Copy out precisely the lines beginning at the line that contains "at the origin." and ending at the line that contains "imported = [obj", including both.

[Provided material]
- - -
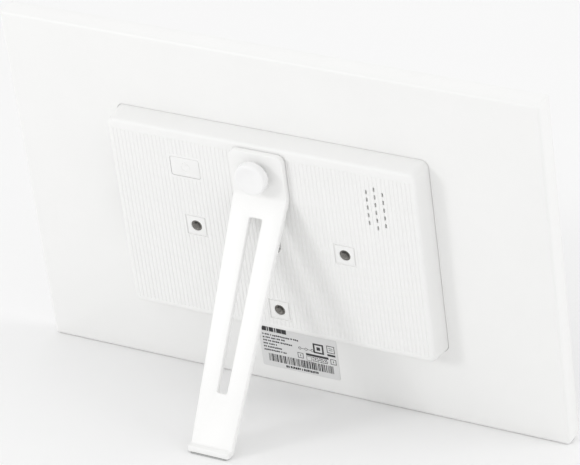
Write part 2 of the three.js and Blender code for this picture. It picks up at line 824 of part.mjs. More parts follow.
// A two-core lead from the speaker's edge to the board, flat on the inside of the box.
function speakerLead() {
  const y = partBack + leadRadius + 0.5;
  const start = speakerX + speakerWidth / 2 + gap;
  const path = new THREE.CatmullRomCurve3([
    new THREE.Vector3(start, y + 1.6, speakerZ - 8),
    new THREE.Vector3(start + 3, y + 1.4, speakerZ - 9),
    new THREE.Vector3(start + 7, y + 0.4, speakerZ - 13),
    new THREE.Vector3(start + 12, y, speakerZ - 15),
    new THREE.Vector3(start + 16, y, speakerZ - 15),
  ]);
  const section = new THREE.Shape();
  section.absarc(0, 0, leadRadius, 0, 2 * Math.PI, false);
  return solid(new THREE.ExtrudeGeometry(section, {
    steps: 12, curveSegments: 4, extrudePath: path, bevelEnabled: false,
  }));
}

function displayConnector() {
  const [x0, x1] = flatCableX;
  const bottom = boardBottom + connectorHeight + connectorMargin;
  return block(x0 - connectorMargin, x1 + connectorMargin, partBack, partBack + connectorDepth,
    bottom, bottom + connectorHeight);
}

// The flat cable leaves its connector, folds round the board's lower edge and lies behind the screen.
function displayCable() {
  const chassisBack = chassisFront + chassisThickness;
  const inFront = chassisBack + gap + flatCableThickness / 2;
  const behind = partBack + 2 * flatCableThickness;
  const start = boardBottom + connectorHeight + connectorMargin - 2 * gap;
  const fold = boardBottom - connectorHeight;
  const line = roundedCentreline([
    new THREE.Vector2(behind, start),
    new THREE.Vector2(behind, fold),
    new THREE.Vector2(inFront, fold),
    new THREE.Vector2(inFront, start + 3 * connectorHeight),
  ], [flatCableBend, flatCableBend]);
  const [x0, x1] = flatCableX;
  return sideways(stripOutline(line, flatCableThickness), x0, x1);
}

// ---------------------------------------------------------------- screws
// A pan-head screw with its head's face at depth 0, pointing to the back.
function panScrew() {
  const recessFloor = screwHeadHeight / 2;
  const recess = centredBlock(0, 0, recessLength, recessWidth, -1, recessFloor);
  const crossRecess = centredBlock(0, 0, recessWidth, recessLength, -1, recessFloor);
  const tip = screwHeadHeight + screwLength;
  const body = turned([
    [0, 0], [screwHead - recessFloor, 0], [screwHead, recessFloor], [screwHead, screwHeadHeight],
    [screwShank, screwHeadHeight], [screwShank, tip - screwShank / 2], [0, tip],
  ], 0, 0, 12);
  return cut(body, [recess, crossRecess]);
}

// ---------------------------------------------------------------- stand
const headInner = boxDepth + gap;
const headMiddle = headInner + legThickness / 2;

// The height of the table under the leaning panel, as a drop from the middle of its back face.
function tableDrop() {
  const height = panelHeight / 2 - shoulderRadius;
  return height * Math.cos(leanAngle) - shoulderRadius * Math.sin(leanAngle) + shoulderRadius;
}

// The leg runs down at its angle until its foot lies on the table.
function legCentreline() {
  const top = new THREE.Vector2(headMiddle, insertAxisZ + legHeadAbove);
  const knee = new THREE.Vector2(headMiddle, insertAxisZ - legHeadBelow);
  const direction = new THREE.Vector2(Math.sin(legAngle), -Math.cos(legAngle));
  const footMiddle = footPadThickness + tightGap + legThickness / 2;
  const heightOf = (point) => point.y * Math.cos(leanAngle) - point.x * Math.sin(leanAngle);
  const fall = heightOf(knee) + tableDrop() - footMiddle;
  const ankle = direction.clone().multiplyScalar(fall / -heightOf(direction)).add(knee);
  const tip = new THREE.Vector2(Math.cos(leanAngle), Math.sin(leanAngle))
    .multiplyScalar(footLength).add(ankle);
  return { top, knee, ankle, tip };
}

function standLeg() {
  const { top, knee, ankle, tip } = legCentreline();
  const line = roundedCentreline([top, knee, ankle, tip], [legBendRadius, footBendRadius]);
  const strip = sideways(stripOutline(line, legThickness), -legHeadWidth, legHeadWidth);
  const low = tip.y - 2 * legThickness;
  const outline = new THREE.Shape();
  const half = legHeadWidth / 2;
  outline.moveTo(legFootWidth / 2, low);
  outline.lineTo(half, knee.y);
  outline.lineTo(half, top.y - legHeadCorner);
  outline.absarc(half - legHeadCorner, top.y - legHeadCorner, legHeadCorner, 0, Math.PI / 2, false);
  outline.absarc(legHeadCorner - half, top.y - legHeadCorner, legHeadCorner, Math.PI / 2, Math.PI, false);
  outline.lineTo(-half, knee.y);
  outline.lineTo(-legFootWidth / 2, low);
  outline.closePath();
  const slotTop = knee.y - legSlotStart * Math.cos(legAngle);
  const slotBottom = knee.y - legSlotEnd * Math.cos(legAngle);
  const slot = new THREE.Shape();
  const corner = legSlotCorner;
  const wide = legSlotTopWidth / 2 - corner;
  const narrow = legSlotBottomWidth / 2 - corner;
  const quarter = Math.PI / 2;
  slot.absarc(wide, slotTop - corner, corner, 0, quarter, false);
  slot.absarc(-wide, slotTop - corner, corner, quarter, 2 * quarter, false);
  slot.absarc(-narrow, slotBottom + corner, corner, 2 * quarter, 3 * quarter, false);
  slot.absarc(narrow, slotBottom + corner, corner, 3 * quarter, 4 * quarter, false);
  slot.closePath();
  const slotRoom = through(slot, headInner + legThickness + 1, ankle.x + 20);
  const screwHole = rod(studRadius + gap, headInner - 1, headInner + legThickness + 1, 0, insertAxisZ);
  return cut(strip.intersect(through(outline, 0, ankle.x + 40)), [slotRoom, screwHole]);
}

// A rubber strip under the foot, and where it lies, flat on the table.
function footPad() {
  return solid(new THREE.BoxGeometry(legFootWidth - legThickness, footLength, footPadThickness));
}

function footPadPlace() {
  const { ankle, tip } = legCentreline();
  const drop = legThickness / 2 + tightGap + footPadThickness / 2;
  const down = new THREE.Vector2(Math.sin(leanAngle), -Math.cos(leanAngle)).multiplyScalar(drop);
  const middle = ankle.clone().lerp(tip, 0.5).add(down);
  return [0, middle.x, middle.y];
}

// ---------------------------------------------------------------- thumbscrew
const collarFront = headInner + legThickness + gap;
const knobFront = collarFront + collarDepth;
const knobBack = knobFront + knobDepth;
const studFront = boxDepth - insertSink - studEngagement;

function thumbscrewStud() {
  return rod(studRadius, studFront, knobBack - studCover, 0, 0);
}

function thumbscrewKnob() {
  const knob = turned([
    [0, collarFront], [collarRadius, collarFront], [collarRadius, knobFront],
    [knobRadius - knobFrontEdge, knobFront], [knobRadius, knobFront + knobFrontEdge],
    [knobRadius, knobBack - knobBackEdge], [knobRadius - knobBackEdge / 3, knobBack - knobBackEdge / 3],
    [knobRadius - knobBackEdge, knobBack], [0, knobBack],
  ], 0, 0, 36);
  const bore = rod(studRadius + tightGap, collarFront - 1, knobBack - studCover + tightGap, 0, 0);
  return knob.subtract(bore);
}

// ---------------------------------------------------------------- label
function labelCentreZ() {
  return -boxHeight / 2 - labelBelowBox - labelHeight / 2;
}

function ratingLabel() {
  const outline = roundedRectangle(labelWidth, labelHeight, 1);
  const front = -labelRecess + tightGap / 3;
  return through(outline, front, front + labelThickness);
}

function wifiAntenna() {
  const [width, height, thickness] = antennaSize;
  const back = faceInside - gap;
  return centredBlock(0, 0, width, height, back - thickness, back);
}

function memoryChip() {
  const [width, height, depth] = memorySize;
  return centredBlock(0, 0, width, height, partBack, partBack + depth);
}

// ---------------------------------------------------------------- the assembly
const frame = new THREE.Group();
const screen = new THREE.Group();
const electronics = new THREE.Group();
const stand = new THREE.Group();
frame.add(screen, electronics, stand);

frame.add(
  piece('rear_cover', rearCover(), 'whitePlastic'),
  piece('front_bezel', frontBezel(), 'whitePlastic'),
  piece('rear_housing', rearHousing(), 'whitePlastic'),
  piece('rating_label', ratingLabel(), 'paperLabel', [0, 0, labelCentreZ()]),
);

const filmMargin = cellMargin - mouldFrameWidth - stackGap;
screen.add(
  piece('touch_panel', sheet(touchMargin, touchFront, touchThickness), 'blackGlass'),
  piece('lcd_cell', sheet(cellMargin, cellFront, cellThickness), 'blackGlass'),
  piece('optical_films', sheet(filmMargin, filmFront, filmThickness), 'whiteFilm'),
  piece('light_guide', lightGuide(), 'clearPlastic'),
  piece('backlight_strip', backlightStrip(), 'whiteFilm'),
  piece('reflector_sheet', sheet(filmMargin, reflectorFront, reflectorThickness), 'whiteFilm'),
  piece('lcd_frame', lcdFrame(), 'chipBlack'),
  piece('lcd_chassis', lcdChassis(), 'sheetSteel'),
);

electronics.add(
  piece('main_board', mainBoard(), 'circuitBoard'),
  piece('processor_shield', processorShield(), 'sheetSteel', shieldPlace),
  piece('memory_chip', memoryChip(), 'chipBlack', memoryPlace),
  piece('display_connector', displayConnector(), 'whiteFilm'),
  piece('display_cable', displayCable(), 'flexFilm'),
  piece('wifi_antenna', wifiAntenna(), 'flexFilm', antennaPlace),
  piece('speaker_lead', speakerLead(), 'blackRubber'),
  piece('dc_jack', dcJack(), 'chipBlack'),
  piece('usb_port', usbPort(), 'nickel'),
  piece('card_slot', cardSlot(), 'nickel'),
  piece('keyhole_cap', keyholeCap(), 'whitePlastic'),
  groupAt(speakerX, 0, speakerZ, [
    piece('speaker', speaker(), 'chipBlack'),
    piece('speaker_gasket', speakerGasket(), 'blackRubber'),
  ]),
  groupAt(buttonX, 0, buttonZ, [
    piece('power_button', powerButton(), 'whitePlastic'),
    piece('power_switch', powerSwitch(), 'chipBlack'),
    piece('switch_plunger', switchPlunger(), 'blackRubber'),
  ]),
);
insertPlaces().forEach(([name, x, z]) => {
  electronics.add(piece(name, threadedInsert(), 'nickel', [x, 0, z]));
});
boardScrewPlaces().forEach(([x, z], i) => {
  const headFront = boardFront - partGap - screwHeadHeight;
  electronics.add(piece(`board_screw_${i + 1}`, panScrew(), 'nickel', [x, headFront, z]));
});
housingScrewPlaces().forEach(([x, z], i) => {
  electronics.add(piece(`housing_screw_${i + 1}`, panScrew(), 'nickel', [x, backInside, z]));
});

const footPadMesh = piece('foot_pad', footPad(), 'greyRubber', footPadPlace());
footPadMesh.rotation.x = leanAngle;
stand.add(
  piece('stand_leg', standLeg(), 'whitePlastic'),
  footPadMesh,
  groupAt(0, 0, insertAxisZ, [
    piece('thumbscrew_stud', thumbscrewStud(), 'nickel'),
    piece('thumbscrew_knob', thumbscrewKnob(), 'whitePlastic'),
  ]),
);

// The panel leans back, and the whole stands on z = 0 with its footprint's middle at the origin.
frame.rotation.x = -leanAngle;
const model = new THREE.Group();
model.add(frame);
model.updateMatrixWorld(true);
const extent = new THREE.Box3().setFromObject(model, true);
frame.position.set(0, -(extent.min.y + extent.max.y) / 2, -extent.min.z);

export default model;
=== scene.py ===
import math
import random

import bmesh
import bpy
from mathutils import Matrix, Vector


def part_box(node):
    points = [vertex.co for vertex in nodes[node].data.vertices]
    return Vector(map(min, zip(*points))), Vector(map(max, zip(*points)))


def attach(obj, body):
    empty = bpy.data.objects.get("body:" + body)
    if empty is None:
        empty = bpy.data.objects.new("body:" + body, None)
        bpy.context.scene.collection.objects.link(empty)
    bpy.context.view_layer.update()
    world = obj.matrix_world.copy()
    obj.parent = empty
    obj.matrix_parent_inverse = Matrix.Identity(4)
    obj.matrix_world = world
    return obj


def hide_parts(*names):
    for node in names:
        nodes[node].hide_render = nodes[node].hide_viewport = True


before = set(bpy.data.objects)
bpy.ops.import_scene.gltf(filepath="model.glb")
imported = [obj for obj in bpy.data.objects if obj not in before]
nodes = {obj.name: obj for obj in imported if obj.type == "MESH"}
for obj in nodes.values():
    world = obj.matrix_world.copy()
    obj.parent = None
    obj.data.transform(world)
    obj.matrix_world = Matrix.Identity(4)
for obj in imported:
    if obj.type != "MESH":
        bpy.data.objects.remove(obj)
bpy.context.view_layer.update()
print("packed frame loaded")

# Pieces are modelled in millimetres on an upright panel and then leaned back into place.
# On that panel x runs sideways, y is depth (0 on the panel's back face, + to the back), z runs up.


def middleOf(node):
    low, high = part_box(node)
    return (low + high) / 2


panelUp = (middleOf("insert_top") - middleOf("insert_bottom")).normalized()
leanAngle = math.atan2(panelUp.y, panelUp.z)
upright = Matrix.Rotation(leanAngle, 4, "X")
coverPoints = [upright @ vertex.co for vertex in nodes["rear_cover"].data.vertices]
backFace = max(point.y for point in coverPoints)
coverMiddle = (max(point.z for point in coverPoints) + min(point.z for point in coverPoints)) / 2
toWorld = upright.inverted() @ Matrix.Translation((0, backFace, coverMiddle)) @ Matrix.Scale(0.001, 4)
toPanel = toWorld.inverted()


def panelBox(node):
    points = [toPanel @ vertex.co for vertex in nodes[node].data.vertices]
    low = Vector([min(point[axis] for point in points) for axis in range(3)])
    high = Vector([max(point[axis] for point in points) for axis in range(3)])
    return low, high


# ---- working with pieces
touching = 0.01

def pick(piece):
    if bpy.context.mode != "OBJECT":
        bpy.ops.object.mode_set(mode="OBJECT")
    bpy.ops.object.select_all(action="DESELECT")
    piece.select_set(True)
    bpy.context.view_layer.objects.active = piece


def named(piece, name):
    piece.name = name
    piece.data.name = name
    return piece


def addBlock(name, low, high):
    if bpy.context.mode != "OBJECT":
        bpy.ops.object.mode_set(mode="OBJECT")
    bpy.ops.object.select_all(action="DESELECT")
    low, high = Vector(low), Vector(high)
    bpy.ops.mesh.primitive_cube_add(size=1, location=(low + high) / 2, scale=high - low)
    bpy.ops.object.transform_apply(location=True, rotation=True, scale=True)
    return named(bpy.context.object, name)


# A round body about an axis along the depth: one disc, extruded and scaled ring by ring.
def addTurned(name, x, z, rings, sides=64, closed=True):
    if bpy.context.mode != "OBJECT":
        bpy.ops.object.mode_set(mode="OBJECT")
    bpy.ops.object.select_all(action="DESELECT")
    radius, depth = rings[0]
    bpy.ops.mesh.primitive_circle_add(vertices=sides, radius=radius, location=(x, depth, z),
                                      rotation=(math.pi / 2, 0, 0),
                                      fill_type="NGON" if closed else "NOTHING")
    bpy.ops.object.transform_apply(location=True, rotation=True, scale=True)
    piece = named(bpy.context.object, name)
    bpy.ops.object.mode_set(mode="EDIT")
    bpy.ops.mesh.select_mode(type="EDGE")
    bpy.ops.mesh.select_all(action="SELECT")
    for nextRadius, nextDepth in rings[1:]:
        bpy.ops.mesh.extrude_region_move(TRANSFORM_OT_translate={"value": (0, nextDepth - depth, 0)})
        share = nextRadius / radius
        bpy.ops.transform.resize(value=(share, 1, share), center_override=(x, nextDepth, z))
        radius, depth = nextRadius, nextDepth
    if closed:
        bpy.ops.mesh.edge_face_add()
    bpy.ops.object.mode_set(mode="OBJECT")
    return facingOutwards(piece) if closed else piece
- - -
[Result of this exercise]
// The panel leans back, and the whole stands on z = 0 with its footprint's middle at the origin.
frame.rotation.x = -leanAngle;
const model = new THREE.Group();
model.add(frame);
model.updateMatrixWorld(true);
const extent = new THREE.Box3().setFromObject(model, true);
frame.position.set(0, -(extent.min.y + extent.max.y) / 2, -extent.min.z);

export default model;
=== scene.py ===
import math
import random

import bmesh
import bpy
from mathutils import Matrix, Vector


def part_box(node):
    points = [vertex.co for vertex in nodes[node].data.vertices]
    return Vector(map(min, zip(*points))), Vector(map(max, zip(*points)))


def attach(obj, body):
    empty = bpy.data.objects.get("body:" + body)
    if empty is None:
        empty = bpy.data.objects.new("body:" + body, None)
        bpy.context.scene.collection.objects.link(empty)
    bpy.context.view_layer.update()
    world = obj.matrix_world.copy()
    obj.parent = empty
    obj.matrix_parent_inverse = Matrix.Identity(4)
    obj.matrix_world = world
    return obj


def hide_parts(*names):
    for node in names:
        nodes[node].hide_render = nodes[node].hide_viewport = True


before = set(bpy.data.objects)
bpy.ops.import_scene.gltf(filepath="model.glb")
imported = [obj for obj in bpy.data.objects if obj not in before]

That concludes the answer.